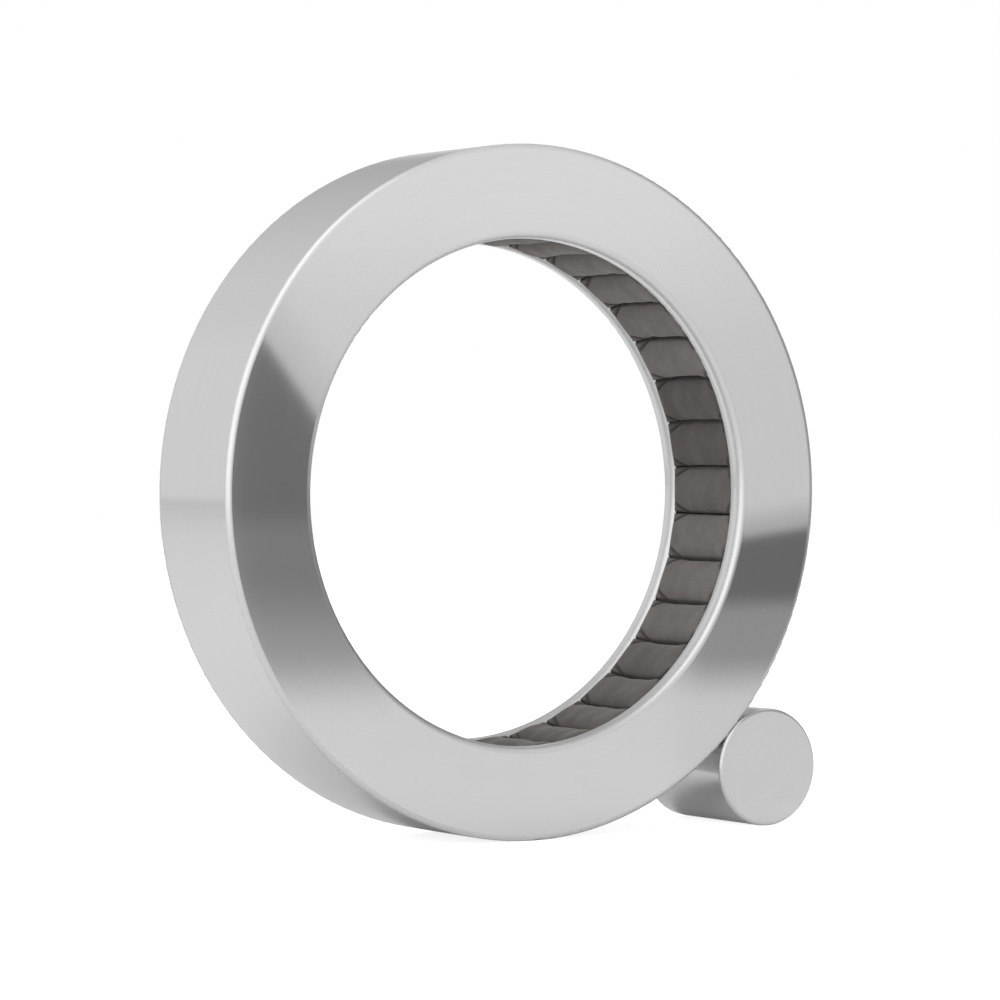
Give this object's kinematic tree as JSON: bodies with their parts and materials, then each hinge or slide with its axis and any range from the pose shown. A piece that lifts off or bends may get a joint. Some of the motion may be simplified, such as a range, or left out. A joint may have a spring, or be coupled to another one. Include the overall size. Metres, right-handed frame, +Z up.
{
  "type": "jewelry organizer",
  "caption": "Upright brushed steel ring on a cylinder foot, with a channel round its opening filled with velvet ring rolls that hold rings and earrings in their slots.",
  "frame": {"origin": "on the table, straight under the ring's axis, halfway along its depth", "axes": "+Z up, +Y along the ring's axis from its front face to its rear face, +X towards the foot"},
  "size_m": [0.2007, 0.0406, 0.2],
  "materials": {
    "brushed_steel": "satin",
    "plain_steel": "satin",
    "velvet": "matte",
    "foam": "matte",
    "board": "matte"
  },
  "bodies": {
    "root": {"outer_band": "brushed_steel", "front_face": "brushed_steel", "rear_face": "brushed_steel", "foam_bed": "foam", "backing_strip": "board", "roll_cores": "foam", "ring_roll_01": "velvet", "ring_roll_02": "velvet", "ring_roll_03": "velvet", "ring_roll_04": "velvet", "ring_roll_05": "velvet", "ring_roll_06": "velvet", "ring_roll_07": "velvet", "ring_roll_08": "velvet", "ring_roll_09": "velvet", "ring_roll_10": "velvet", "ring_roll_11": "velvet", "ring_roll_12": "velvet", "ring_roll_13": "velvet", "ring_roll_14": "velvet", "ring_roll_15": "velvet", "ring_roll_16": "velvet", "ring_roll_17": "velvet", "ring_roll_18": "velvet", "ring_roll_19": "velvet", "ring_roll_20": "velvet", "ring_roll_21": "velvet", "ring_roll_22": "velvet", "ring_roll_23": "velvet", "ring_roll_24": "velvet", "ring_roll_25": "velvet", "ring_roll_26": "velvet", "ring_roll_27": "velvet", "ring_roll_28": "velvet", "ring_roll_29": "velvet", "ring_roll_30": "velvet", "ring_roll_31": "velvet", "ring_roll_32": "velvet", "ring_roll_33": "velvet", "ring_roll_34": "velvet", "foot_tube": "brushed_steel", "foot_front_disc": "brushed_steel", "foot_rear_disc": "brushed_steel", "foot_core": "plain_steel", "clamp_plate": "plain_steel", "foot_screws": "plain_steel"}
  },
  "joints": []
}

▸ **What this task involves**:
Using the data above, return each line exactly as written.

▸ **Answer to this problem**:
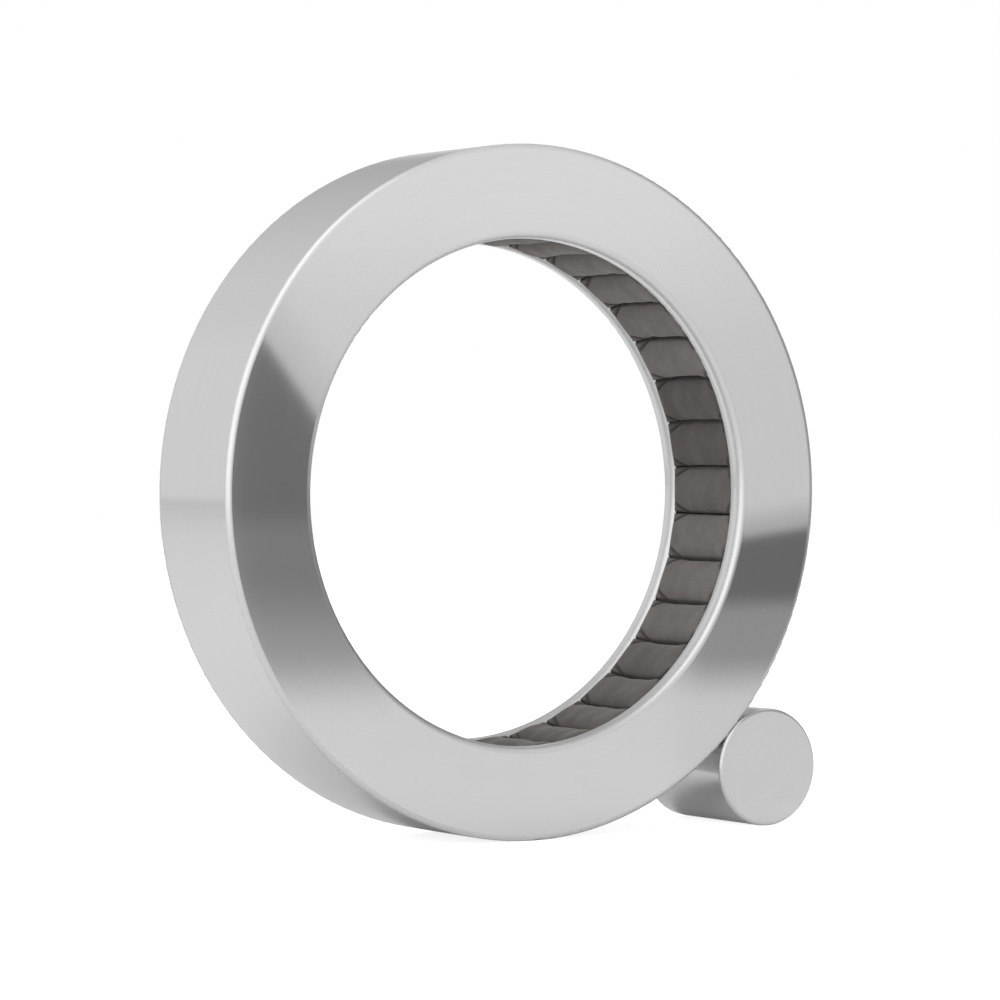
Give this object's kinematic tree as JSON: bodies with their parts and materials, then each hinge or slide with its axis and any range from the pose shown. A piece that lifts off or bends may get a joint. Some of the motion may be simplified, such as a range, or left out. A joint may have a spring, or be coupled to another one. Include the overall size. Metres, right-handed frame, +Z up.
{
  "type": "jewelry organizer",
  "caption": "Upright brushed steel ring on a cylinder foot, with a channel round its opening filled with velvet ring rolls that hold rings and earrings in their slots.",
  "frame": {"origin": "on the table, straight under the ring's axis, halfway along its depth", "axes": "+Z up, +Y along the ring's axis from its front face to its rear face, +X towards the foot"},
  "size_m": [0.2007, 0.0406, 0.2],
  "materials": {
    "brushed_steel": "satin",
    "plain_steel": "satin",
    "velvet": "matte",
    "foam": "matte",
    "board": "matte"
  },
  "bodies": {
    "root": {"outer_band": "brushed_steel", "front_face": "brushed_steel", "rear_face": "brushed_steel", "foam_bed": "foam", "backing_strip": "board", "roll_cores": "foam", "ring_roll_01": "velvet", "ring_roll_02": "velvet", "ring_roll_03": "velvet", "ring_roll_04": "velvet", "ring_roll_05": "velvet", "ring_roll_06": "velvet", "ring_roll_07": "velvet", "ring_roll_08": "velvet", "ring_roll_09": "velvet", "ring_roll_10": "velvet", "ring_roll_11": "velvet", "ring_roll_12": "velvet", "ring_roll_13": "velvet", "ring_roll_14": "velvet", "ring_roll_15": "velvet", "ring_roll_16": "velvet", "ring_roll_17": "velvet", "ring_roll_18": "velvet", "ring_roll_19": "velvet", "ring_roll_20": "velvet", "ring_roll_21": "velvet", "ring_roll_22": "velvet", "ring_roll_23": "velvet", "ring_roll_24": "velvet", "ring_roll_25": "velvet", "ring_roll_26": "velvet", "ring_roll_27": "velvet", "ring_roll_28": "velvet", "ring_roll_29": "velvet", "ring_roll_30": "velvet", "ring_roll_31": "velvet", "ring_roll_32": "velvet", "ring_roll_33": "velvet", "ring_roll_34": "velvet", "foot_tube": "brushed_steel", "foot_front_disc": "brushed_steel", "foot_rear_disc": "brushed_steel", "foot_core": "plain_steel", "clamp_plate": "plain_steel", "foot_screws": "plain_steel"}
  },
  "joints": []
}